The big tech giants have to engage with AI models because, otherwise, they are no longer a platform company. They either have to develop large models or they have to acquire them. So, without a doubt, they will continue investing.
For the small start-ups, their challenge isn’t just to raise enough money and develop good models, but also to define their business models and find their users. The two companies I mentioned, Minimax and Moonshot, were focused on consumers from the very beginning. In China, whichever start-up succeeds in the consumer space . . . will ultimately succeed, despite the immense pressure from the big giants.
RM: So you’ve stepped back from leading BAAI, what are you spending your time on now?
ZH: I’m excited and believe that large AI models will change the way we do robotics, and finally give robotics a break, it’s just so thrilling. Also, I feel that China has some advantages here. China has the largest manufacturing base and is more sophisticated than many other countries in hardware. That’s what interests me.

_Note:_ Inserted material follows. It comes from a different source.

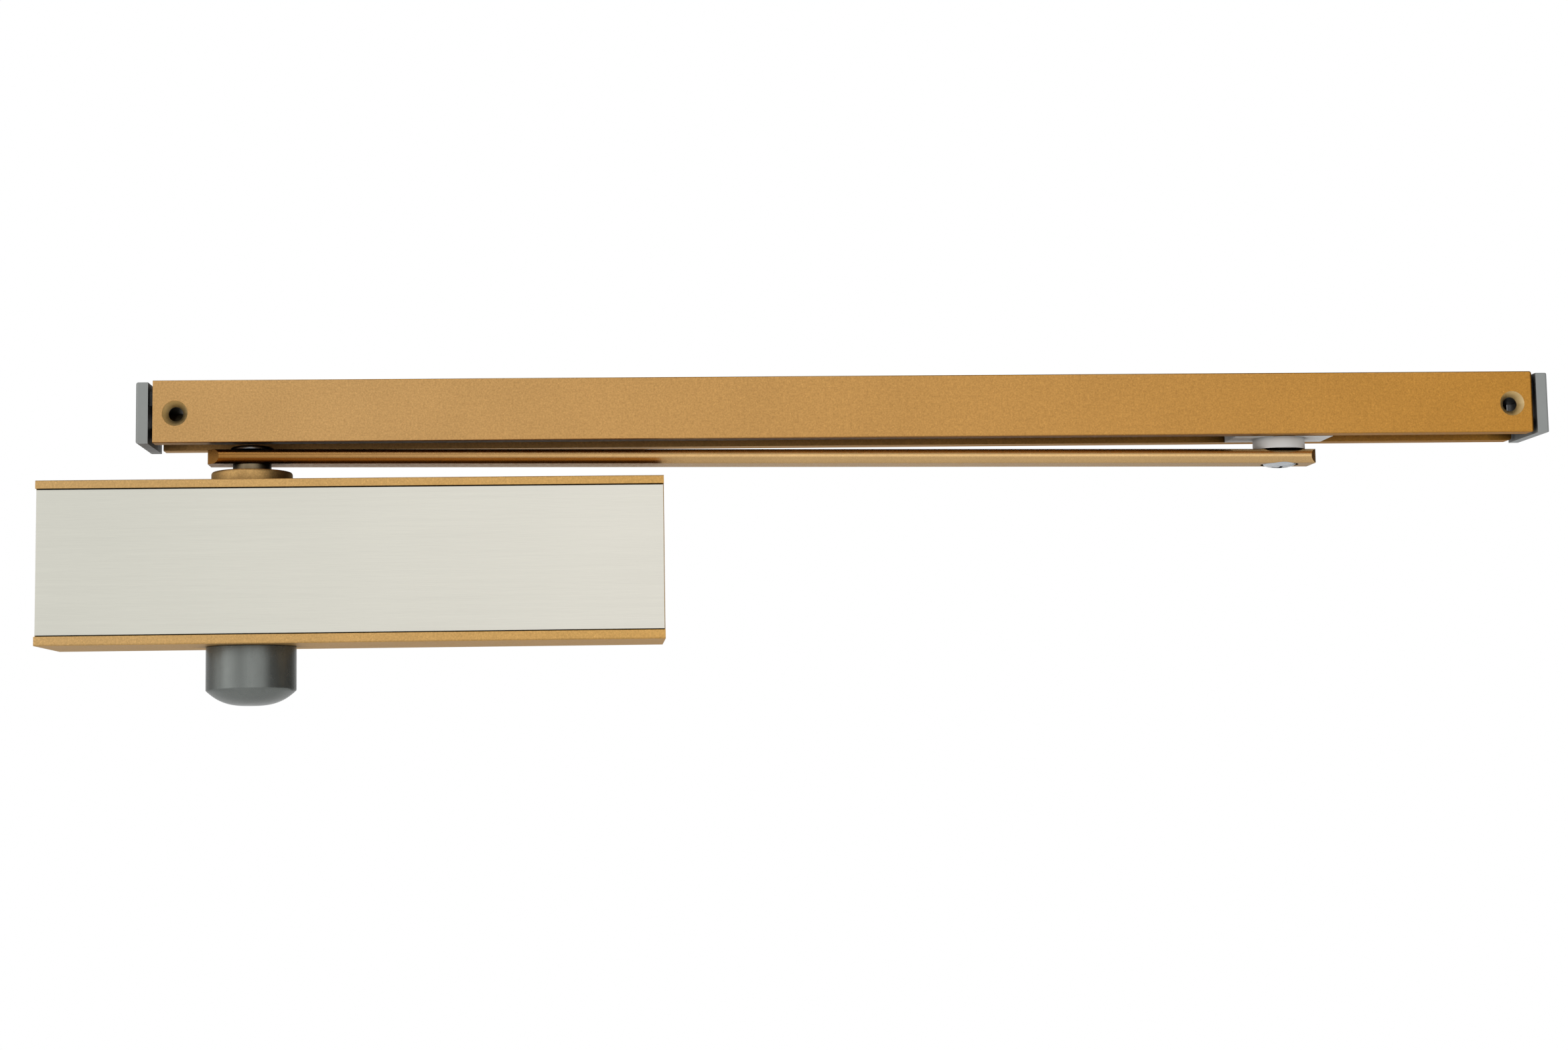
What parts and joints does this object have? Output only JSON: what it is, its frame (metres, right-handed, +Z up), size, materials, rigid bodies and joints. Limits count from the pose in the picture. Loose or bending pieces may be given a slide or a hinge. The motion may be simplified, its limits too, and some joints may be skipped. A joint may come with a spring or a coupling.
{
  "type": "door closer",
  "caption": "Surface-mounted slide-arm door closer: hydraulic body with steel front plate, flat swing arm and nylon slider running in a slotted guide rail.",
  "frame": {"origin": "centre of the body's four fixing holes, on its back face", "axes": "+X along the guide rail from the spindle towards the slider, +Y into the door the body is screwed to, +Z up"},
  "size_m": [0.5273, 0.044, 0.1124],
  "materials": {
    "gold_paint": "metallic gold paint, satin",
    "gold_arm": "metallic gold paint, smoother, satin",
    "gold_rail": "metallic gold paint with fine sparkle",
    "brushed_steel": "fine horizontal brushing",
    "grey_plastic": "matt moulded grey",
    "silver_plastic": "satin moulded plastic with silver pigment",
    "white_nylon": "matt off-white nylon",
    "seal_rubber": "black rubber",
    "bearing_steel": "ground steel",
    "plug_steel": "zinc plated",
    "spring_steel": "oiled spring steel",
    "spindle_steel": "machined steel",
    "bright_screw": "bright plated",
    "bush_bronze": "sintered bronze",
    "brass_insert": "machined brass"
  },
  "bodies": {
    "closer_body": {"housing": "gold_paint", "cover_plate": "brushed_steel", "plate_clips": "grey_plastic", "top_bearing_cover": "gold_paint", "bottom_bearing_cover": "gold_paint", "top_shaft_seal": "seal_rubber", "bottom_shaft_seal": "seal_rubber", "top_needle_bearing": "bearing_steel", "bottom_needle_bearing": "bearing_steel", "top_thrust_washer": "bearing_steel", "bottom_thrust_washer": "bearing_steel", "spindle_cap": "silver_plastic", "left_end_plug": "plug_steel", "right_end_plug": "plug_steel", "left_plug_oring": "seal_rubber", "right_plug_oring": "seal_rubber", "return_spring": "spring_steel"},
    "arm": {"spindle_pinion": "spindle_steel", "slide_arm": "gold_arm", "arm_screw": "bright_screw", "arm_bush": "bush_bronze"},
    "piston": {"piston": "bearing_steel", "check_valve_seat": "brass_insert", "check_valve_ball": "bearing_steel"},
    "adjuster": {"spring_adjuster": "plug_steel", "adjuster_oring": "seal_rubber"},
    "seat": {"spring_seat": "bearing_steel"},
    "closing_valve": {"closing_speed_valve": "brass_insert", "closing_valve_oring": "seal_rubber"},
    "latching_valve": {"latching_speed_valve": "brass_insert", "latching_valve_oring": "seal_rubber"},
    "slider": {"slider_block": "white_nylon", "slider_insert": "brass_insert", "pivot_screw": "bright_screw"},
    "rail": {"guide_rail": "gold_rail", "left_rail_end_cap": "grey_plastic", "right_rail_end_cap": "grey_plastic"}
  },
  "joints": [
    {"name": "arm_swing", "type": "hinge", "parent": "closer_body", "child": "arm", "pos_m": [-0.03665, -0.02, 0], "axis": [0, 0, 1], "range_deg": [0, 150], "stiffness_Nm_per_rad": 6, "springref_deg": -68.75},
    {"name": "slider_pivot", "type": "hinge", "parent": "arm", "child": "slider", "pos_m": [0.32752, -0.015, 0.04], "axis": [0, 0, 1], "range_deg": [-150, 90]},
    {"name": "rail_slide", "type": "slide", "parent": "slider", "child": "rail", "axis": [1, 0, 0], "range_m": [-0.053, 0.36]},
    {"name": "piston_slide", "type": "slide", "parent": "closer_body", "child": "piston", "axis": [1, 0, 0], "range_m": [0, 0.0236], "deforming": ["return_spring"]},
    {"name": "adjuster_turn", "type": "hinge", "parent": "closer_body", "child": "adjuster", "pos_m": [0.1, -0.02, 0], "axis": [1, 0, 0], "range_deg": [0, 3601]},
    {"name": "seat_slide", "type": "slide", "parent": "closer_body", "child": "seat", "axis": [-1, 0, 0], "range_m": [0, 0.015], "deforming": ["return_spring"]},
    {"name": "closing_valve_turn", "type": "hinge", "parent": "closer_body", "child": "closing_valve", "pos_m": [-0.1, -0.037, 0.012], "axis": [-1, 0, 0], "range_deg": [-180, 540]},
    {"name": "latching_valve_turn", "type": "hinge", "parent": "closer_body", "child": "latching_valve", "pos_m": [-0.1, -0.037, -0.012], "axis": [-1, 0, 0], "range_deg": [-180, 540]}
  ],
  "couplings": [
    {"joint": "piston_slide", "follows": "arm_swing", "m_per_rad": 0.009},
    {"joint": "adjuster_turn", "follows": "seat_slide", "rad_per_m": 4188.8}
  ]
}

I would say a large part of my motivation is driven by curiosity. It’s something I feel excited about and also something I feel I can learn from. Also, I spend more time now overseas. I spend time in Singapore and participate in some government-organised meetings and activities there. I would like to spend more time in Silicon Valley and just to be more in touch.
I’m still involved in organising BAAI’s technical conference on AI. It’s purely technical. The entire programme is organised by technical people actively working in the field, focusing on various aspects of AI. People come here to learn and exchange ideas, just like at any academic conference. It’s not commercial.
There’s value in having people come together to learn and exchange ideas. Last year we had Hinton, [Yann] LeCun, Sam Altman and we had Chinese scientists exchange and argue with them.